By the second week of the war, seven Arab countries, members of the Organisation of Oil Producing Countries (OPEC), agreed to implement a cut in oil production until Israel withdrew from Arab territory.
OPEC introduced three categories. The first listed friendly countries such as the UK, France and Spain and there would be no boycott. The second category involved a 5% cut per month. The final category was a full-blown boycott of Israel-friendly countries such as Holland and Portugal. A cut in oil supplies for them would be total and immediate.

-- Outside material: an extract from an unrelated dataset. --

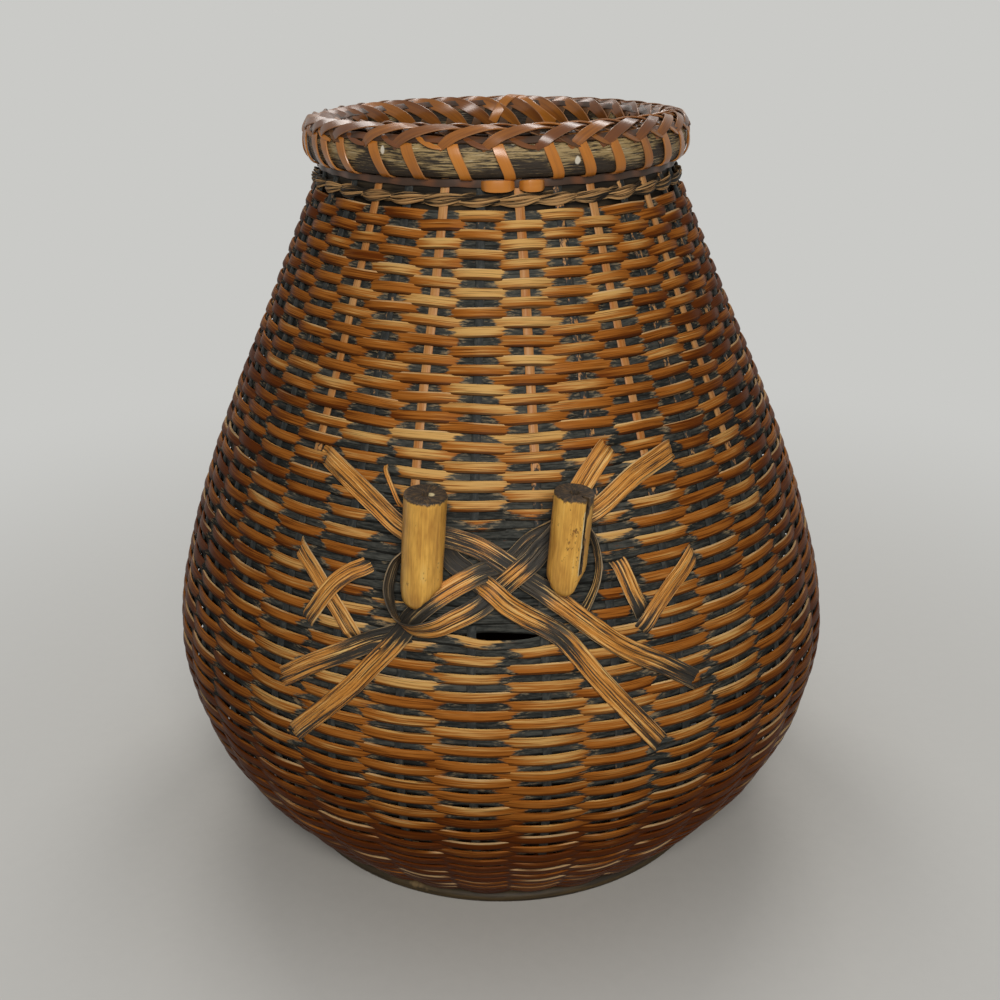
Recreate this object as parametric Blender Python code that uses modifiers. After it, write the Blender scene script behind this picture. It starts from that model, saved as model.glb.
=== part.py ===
"""Ikebana basket of split bamboo: woven wall, bound rim, two tied pegs and a lift-out water liner.

Lengths are in metres, with +Z up. The basket stands on z = 0 and its knot and pegs face -Y.
Places on the wall are given as an angle from the front, positive to the right, and a height.
"""
import math

import bpy
from mathutils import Matrix, Vector

MM = 0.001
DEG = math.pi / 180.0
CLEARANCE = 0.3 * MM

# Woven wall
WALL_TOP = 293.5 * MM
BELLY_RADIUS = 148.7 * MM
WALL_SKIN = 1.3 * MM
WALL_HEIGHT_SHARES = (0.0, 0.05, 0.11, 0.18, 0.26, 0.36, 0.50, 0.66, 0.83, 1.0)
WALL_RADIUS_SHARES = (0.664, 0.757, 0.851, 0.931, 0.983, 0.998, 0.931, 0.814, 0.661, 0.512)
SLOPE_SAMPLE_SHARE = 0.001
WEFT_BANDS = 5
STATIONS_PER_BAND = 3

# Stakes
STAKE_COUNT = 33
STAKE_WIDTH = 3.4 * MM
STAKE_THICKNESS = 1.0 * MM
STAKE_PHASE = -4.4 * DEG
STAKE_INNER_END = 28.0 * MM

# Base
FOOT_HEIGHT = 6.0 * MM
FOOT_WIDTH = 7.4 * MM
FOOT_SETBACK = 1.0 * MM
FOOT_CHAMFER = 1.2 * MM
BASE_MAT_THICKNESS = 2.5 * MM

# Neck and rim
NECK_TWINE_HEIGHT = 4.0 * MM
NECK_TWINE_THICKNESS = 1.8 * MM
NECK_TWINE_CHAMFER = 0.6 * MM
NECK_GAP = 4.4 * MM
RIM_STAKE_RADIUS = 71.5 * MM
HOOP_HEIGHT = 13.6 * MM
HOOP_THICKNESS = 5.6 * MM
HOOP_SHOULDER_SHARES = ((0.0, 0.55), (0.2, 0.91), (0.5, 1.0), (0.8, 0.91), (1.0, 0.55))
RIM_CORE_WIDTH = 8.0 * MM
RIM_CORE_HEIGHT = 2.2 * MM
LASHING_WIDTH = 4.2 * MM
LASHING_THICKNESS = 0.8 * MM
LASHING_LEAN_SHARE = 0.15
TIE_WIDTHS = (11.0 * MM, 8.0 * MM)
TIE_ANGLES = (0.3 * DEG, 9.9 * DEG)
TIE_THICKNESS = 1.2 * MM
TIE_CROWN = 0.8 * MM
TIE_STANDOFF = 0.8 * MM

# Pegs
PEG_NAMES = ("peg_left", "peg_right")
PEG_ANGLES = (-11.9 * DEG, 9.3 * DEG)
PEG_FOOT_SHARES = (0.5585, 0.5755)
PEG_LENGTHS = (44.6 * MM, 39.2 * MM)
PEG_RADII = (7.4 * MM, 7.0 * MM)
PEG_PITH_RADII = (1.6 * MM, 1.9 * MM)
PEG_PITH_DEPTH = 9.0 * MM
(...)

As history records, the Agranat Commission in 1974 found both the Israeli political and military echelons wanting. It called for the resignation of Dado Elazar, the IDF Chief of Staff. This was coloured by the protests of Motti Ashkenazi, the commander of Fort Budapest, the one Israeli fort on the east bank of the Suez Canal in October 1973 which did not fall. The resignations of Golda Meir and Moshe Dayan soon followed.
For the Israelis, the Yom Kippur War was more of a draw than a victory. A new generation of native-born Israelis viewed the governing Labor Party as jaded and arrogant. By the election of 1977, Menahem Begin and the Right had broken through Labor’s decades-long dominance to establish the Likud as Israel’s natural party of government. Today the Labor party would be hard pushed to even pass the 3.25% electoral benchmark to gain representation in the Knesset.
A lot of political water has flowed under too many bridges since 1973. While the state of the Jews continues its remarkable journey into uncharted regions, the Yom Kippur War today is remembered for its lack of preparedness and its tremendous loss of life.
Above all, it was a watershed in the drawn-out decline of the Israeli Left. In retrospect, it can be seen as one of those historical signifiers which marks the transition from the old Israel of its founders to the new Israel of Netanyahu, Ben-Gvir and Smotrich.